- Data to use
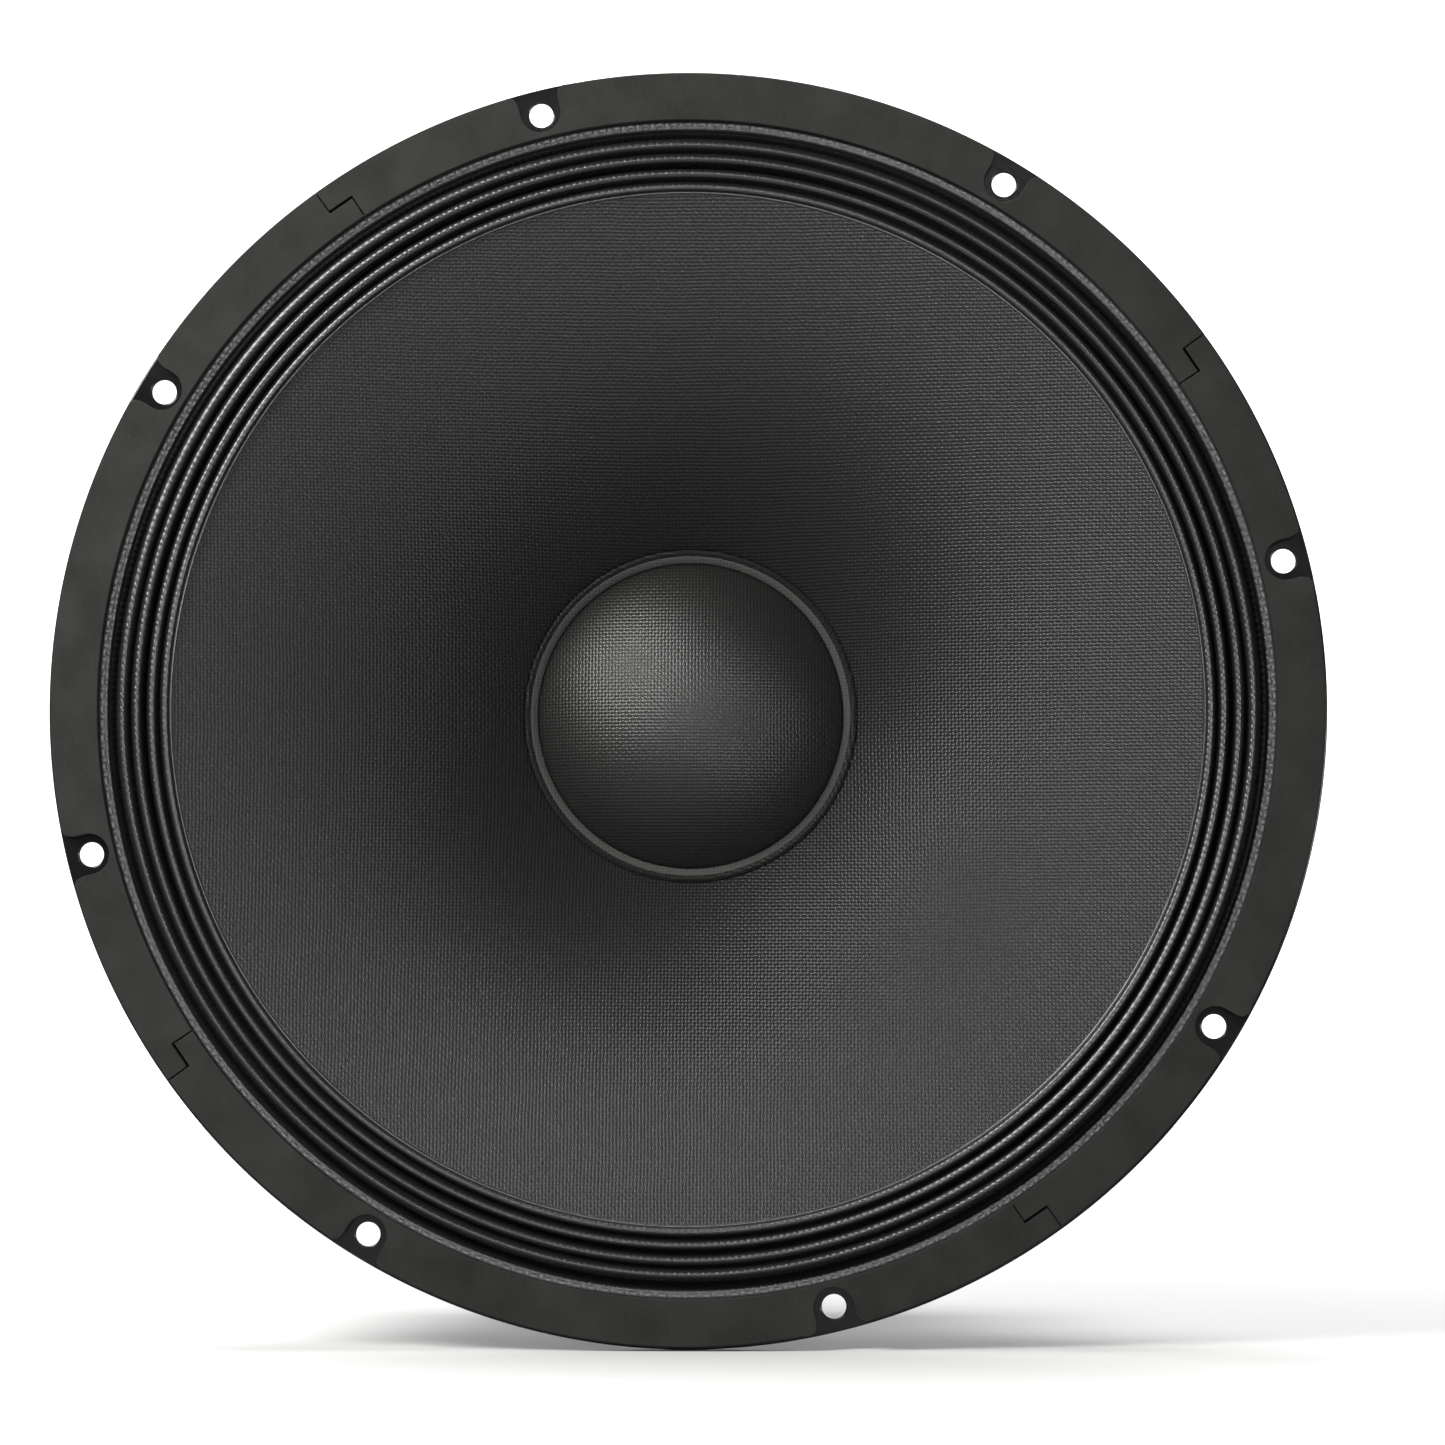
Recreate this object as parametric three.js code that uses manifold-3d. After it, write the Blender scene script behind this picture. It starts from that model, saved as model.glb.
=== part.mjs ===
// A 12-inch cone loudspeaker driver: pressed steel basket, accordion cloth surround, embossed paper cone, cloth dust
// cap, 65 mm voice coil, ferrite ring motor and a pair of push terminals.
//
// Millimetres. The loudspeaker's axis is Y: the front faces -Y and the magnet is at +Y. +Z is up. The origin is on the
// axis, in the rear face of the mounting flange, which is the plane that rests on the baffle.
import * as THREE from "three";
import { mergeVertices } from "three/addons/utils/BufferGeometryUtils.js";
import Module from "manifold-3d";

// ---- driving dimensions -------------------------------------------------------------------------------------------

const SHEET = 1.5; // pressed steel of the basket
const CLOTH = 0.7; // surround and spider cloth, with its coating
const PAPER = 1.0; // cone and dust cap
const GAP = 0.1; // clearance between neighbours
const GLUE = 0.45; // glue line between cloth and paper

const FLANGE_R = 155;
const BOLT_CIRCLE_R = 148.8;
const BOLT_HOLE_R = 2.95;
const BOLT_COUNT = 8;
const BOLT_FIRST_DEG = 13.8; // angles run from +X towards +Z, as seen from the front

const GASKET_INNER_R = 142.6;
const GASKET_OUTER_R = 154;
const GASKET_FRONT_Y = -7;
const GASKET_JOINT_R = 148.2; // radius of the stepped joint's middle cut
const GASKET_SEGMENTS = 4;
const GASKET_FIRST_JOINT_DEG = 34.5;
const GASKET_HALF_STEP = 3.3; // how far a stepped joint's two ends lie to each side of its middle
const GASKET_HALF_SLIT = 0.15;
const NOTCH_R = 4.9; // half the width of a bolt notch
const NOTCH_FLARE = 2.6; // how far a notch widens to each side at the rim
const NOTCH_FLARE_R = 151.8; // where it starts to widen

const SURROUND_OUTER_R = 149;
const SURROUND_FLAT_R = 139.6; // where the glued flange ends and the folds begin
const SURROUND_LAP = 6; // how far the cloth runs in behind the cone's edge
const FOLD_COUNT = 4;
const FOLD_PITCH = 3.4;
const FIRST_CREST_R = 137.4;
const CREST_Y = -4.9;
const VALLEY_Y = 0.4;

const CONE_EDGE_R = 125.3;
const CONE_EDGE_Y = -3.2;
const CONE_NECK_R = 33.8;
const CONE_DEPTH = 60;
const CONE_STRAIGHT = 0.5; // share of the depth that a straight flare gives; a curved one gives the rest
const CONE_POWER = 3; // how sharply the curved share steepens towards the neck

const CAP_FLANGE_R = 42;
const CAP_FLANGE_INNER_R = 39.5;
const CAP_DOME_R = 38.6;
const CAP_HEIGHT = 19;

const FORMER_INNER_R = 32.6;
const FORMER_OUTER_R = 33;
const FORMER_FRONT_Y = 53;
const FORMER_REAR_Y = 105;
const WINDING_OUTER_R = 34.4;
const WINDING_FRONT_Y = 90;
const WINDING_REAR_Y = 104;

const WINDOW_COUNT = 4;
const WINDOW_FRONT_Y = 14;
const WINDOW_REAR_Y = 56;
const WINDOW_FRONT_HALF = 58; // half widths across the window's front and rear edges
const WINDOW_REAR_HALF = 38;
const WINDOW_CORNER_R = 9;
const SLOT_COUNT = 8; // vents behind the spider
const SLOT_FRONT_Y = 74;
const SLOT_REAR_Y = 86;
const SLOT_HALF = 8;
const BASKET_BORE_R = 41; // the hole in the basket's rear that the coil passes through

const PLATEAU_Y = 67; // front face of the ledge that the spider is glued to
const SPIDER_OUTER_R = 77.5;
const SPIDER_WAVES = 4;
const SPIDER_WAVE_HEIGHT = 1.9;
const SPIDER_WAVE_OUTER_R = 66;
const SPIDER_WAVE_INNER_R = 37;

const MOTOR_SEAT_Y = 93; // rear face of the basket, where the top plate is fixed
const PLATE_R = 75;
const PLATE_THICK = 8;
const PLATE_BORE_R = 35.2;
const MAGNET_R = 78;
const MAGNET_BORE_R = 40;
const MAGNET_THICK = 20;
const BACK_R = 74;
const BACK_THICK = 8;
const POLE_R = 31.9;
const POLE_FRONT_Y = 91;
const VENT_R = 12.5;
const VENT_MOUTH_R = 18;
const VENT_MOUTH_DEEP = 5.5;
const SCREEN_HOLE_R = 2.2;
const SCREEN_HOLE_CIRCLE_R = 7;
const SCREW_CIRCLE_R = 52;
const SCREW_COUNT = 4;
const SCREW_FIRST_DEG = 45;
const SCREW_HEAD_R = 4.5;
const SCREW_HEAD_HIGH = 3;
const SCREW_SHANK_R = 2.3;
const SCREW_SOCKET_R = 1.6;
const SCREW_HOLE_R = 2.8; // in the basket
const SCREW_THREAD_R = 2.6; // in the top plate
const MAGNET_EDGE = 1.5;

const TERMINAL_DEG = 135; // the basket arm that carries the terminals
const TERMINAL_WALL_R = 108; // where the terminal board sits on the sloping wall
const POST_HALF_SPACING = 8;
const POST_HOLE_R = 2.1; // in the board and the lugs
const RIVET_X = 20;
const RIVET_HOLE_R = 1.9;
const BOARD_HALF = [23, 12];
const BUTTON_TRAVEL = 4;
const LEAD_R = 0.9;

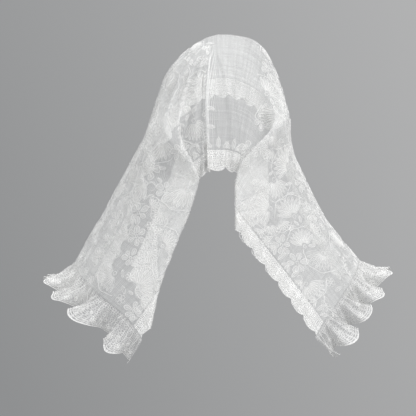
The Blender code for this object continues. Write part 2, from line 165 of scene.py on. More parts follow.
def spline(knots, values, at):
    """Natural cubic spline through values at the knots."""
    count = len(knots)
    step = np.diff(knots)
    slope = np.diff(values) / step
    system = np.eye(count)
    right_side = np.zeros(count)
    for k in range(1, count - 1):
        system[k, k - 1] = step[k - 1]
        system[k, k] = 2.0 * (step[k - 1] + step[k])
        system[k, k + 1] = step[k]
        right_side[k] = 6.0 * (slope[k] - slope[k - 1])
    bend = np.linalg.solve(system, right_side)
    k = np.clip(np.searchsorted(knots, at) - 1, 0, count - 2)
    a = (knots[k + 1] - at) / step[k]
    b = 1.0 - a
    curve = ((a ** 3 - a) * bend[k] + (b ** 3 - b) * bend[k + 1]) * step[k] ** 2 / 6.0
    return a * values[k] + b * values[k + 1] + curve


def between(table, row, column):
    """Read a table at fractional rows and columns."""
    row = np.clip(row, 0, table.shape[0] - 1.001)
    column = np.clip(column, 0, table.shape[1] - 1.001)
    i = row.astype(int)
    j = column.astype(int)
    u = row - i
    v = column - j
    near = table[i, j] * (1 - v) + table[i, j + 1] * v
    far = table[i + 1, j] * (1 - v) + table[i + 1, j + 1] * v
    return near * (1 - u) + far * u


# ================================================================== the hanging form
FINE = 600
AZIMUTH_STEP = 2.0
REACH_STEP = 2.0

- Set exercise
Restate the whole listing exactly.

- Finished exercise
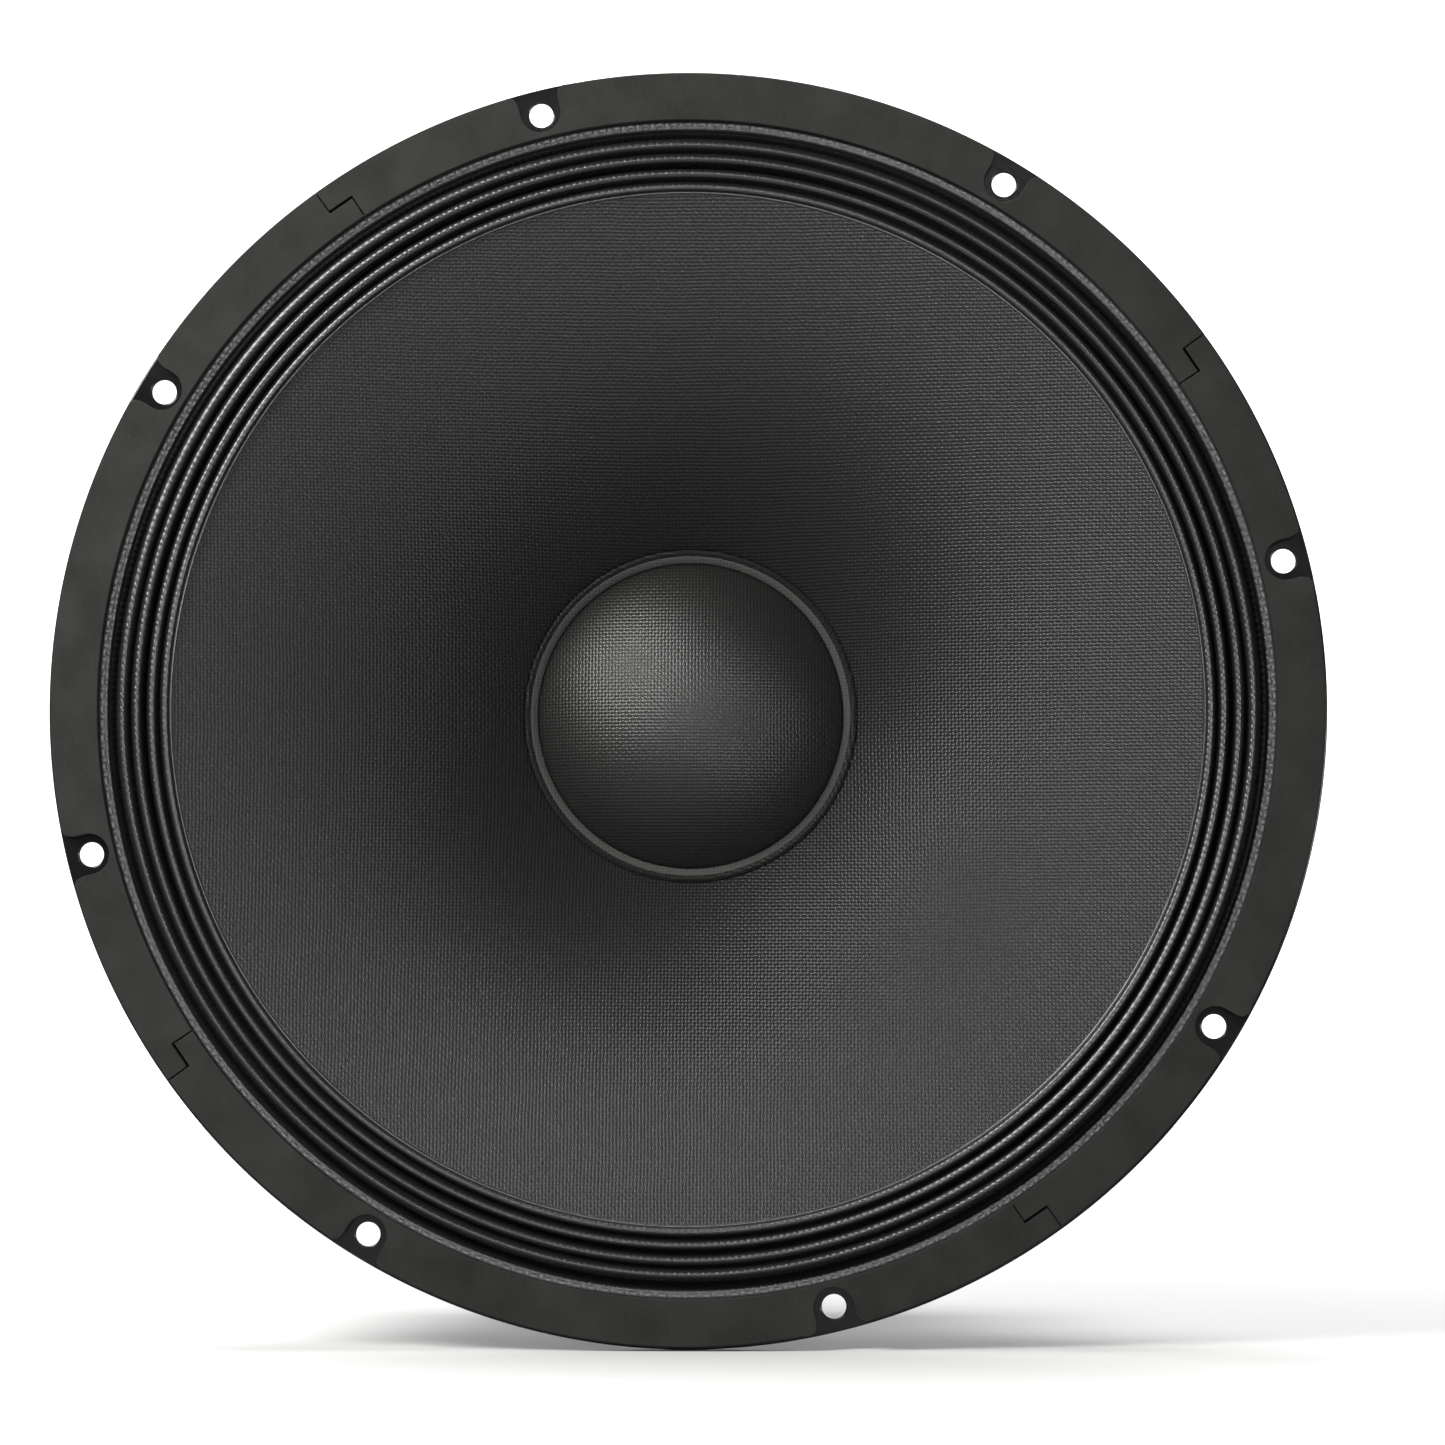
Recreate this object as parametric three.js code that uses manifold-3d. After it, write the Blender scene script behind this picture. It starts from that model, saved as model.glb.
=== part.mjs ===
// A 12-inch cone loudspeaker driver: pressed steel basket, accordion cloth surround, embossed paper cone, cloth dust
// cap, 65 mm voice coil, ferrite ring motor and a pair of push terminals.
//
// Millimetres. The loudspeaker's axis is Y: the front faces -Y and the magnet is at +Y. +Z is up. The origin is on the
// axis, in the rear face of the mounting flange, which is the plane that rests on the baffle.
import * as THREE from "three";
import { mergeVertices } from "three/addons/utils/BufferGeometryUtils.js";
import Module from "manifold-3d";

// ---- driving dimensions -------------------------------------------------------------------------------------------

const SHEET = 1.5; // pressed steel of the basket
const CLOTH = 0.7; // surround and spider cloth, with its coating
const PAPER = 1.0; // cone and dust cap
const GAP = 0.1; // clearance between neighbours
const GLUE = 0.45; // glue line between cloth and paper

const FLANGE_R = 155;
const BOLT_CIRCLE_R = 148.8;
const BOLT_HOLE_R = 2.95;
const BOLT_COUNT = 8;
const BOLT_FIRST_DEG = 13.8; // angles run from +X towards +Z, as seen from the front

const GASKET_INNER_R = 142.6;
const GASKET_OUTER_R = 154;
const GASKET_FRONT_Y = -7;
const GASKET_JOINT_R = 148.2; // radius of the stepped joint's middle cut
const GASKET_SEGMENTS = 4;
const GASKET_FIRST_JOINT_DEG = 34.5;
const GASKET_HALF_STEP = 3.3; // how far a stepped joint's two ends lie to each side of its middle
const GASKET_HALF_SLIT = 0.15;
const NOTCH_R = 4.9; // half the width of a bolt notch
const NOTCH_FLARE = 2.6; // how far a notch widens to each side at the rim
const NOTCH_FLARE_R = 151.8; // where it starts to widen

const SURROUND_OUTER_R = 149;
const SURROUND_FLAT_R = 139.6; // where the glued flange ends and the folds begin
const SURROUND_LAP = 6; // how far the cloth runs in behind the cone's edge
const FOLD_COUNT = 4;
const FOLD_PITCH = 3.4;
const FIRST_CREST_R = 137.4;
const CREST_Y = -4.9;
const VALLEY_Y = 0.4;

const CONE_EDGE_R = 125.3;
const CONE_EDGE_Y = -3.2;
const CONE_NECK_R = 33.8;
const CONE_DEPTH = 60;
const CONE_STRAIGHT = 0.5; // share of the depth that a straight flare gives; a curved one gives the rest
const CONE_POWER = 3; // how sharply the curved share steepens towards the neck

const CAP_FLANGE_R = 42;
const CAP_FLANGE_INNER_R = 39.5;
const CAP_DOME_R = 38.6;
const CAP_HEIGHT = 19;

const FORMER_INNER_R = 32.6;
const FORMER_OUTER_R = 33;
const FORMER_FRONT_Y = 53;
const FORMER_REAR_Y = 105;
const WINDING_OUTER_R = 34.4;
const WINDING_FRONT_Y = 90;
const WINDING_REAR_Y = 104;

const WINDOW_COUNT = 4;
const WINDOW_FRONT_Y = 14;
const WINDOW_REAR_Y = 56;
const WINDOW_FRONT_HALF = 58; // half widths across the window's front and rear edges
const WINDOW_REAR_HALF = 38;
const WINDOW_CORNER_R = 9;
const SLOT_COUNT = 8; // vents behind the spider
const SLOT_FRONT_Y = 74;
const SLOT_REAR_Y = 86;
const SLOT_HALF = 8;
const BASKET_BORE_R = 41; // the hole in the basket's rear that the coil passes through

const PLATEAU_Y = 67; // front face of the ledge that the spider is glued to
const SPIDER_OUTER_R = 77.5;
const SPIDER_WAVES = 4;
const SPIDER_WAVE_HEIGHT = 1.9;
const SPIDER_WAVE_OUTER_R = 66;
const SPIDER_WAVE_INNER_R = 37;

const MOTOR_SEAT_Y = 93; // rear face of the basket, where the top plate is fixed
const PLATE_R = 75;
const PLATE_THICK = 8;
const PLATE_BORE_R = 35.2;
const MAGNET_R = 78;
const MAGNET_BORE_R = 40;
const MAGNET_THICK = 20;
const BACK_R = 74;
const BACK_THICK = 8;
const POLE_R = 31.9;
const POLE_FRONT_Y = 91;
const VENT_R = 12.5;
const VENT_MOUTH_R = 18;
const VENT_MOUTH_DEEP = 5.5;
const SCREEN_HOLE_R = 2.2;
const SCREEN_HOLE_CIRCLE_R = 7;
const SCREW_CIRCLE_R = 52;
const SCREW_COUNT = 4;
const SCREW_FIRST_DEG = 45;
const SCREW_HEAD_R = 4.5;
const SCREW_HEAD_HIGH = 3;
const SCREW_SHANK_R = 2.3;
const SCREW_SOCKET_R = 1.6;
const SCREW_HOLE_R = 2.8; // in the basket
const SCREW_THREAD_R = 2.6; // in the top plate
const MAGNET_EDGE = 1.5;

const TERMINAL_DEG = 135; // the basket arm that carries the terminals
const TERMINAL_WALL_R = 108; // where the terminal board sits on the sloping wall
const POST_HALF_SPACING = 8;
const POST_HOLE_R = 2.1; // in the board and the lugs
const RIVET_X = 20;
const RIVET_HOLE_R = 1.9;
const BOARD_HALF = [23, 12];
const BUTTON_TRAVEL = 4;
const LEAD_R = 0.9;

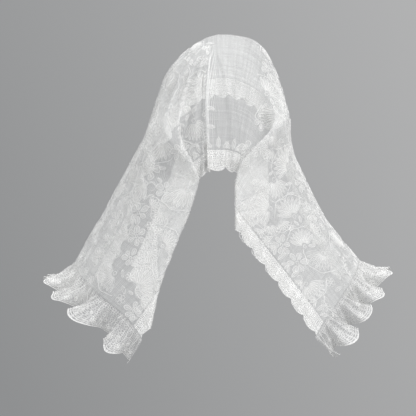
The Blender code for this object continues. Write part 2, from line 165 of scene.py on. More parts follow.
def spline(knots, values, at):
    """Natural cubic spline through values at the knots."""
    count = len(knots)
    step = np.diff(knots)
    slope = np.diff(values) / step
    system = np.eye(count)
    right_side = np.zeros(count)
    for k in range(1, count - 1):
        system[k, k - 1] = step[k - 1]
        system[k, k] = 2.0 * (step[k - 1] + step[k])
        system[k, k + 1] = step[k]
        right_side[k] = 6.0 * (slope[k] - slope[k - 1])
    bend = np.linalg.solve(system, right_side)
    k = np.clip(np.searchsorted(knots, at) - 1, 0, count - 2)
    a = (knots[k + 1] - at) / step[k]
    b = 1.0 - a
    curve = ((a ** 3 - a) * bend[k] + (b ** 3 - b) * bend[k + 1]) * step[k] ** 2 / 6.0
    return a * values[k] + b * values[k + 1] + curve


def between(table, row, column):
    """Read a table at fractional rows and columns."""
    row = np.clip(row, 0, table.shape[0] - 1.001)
    column = np.clip(column, 0, table.shape[1] - 1.001)
    i = row.astype(int)
    j = column.astype(int)
    u = row - i
    v = column - j
    near = table[i, j] * (1 - v) + table[i, j + 1] * v
    far = table[i + 1, j] * (1 - v) + table[i + 1, j + 1] * v
    return near * (1 - u) + far * u


# ================================================================== the hanging form
FINE = 600
AZIMUTH_STEP = 2.0
REACH_STEP = 2.0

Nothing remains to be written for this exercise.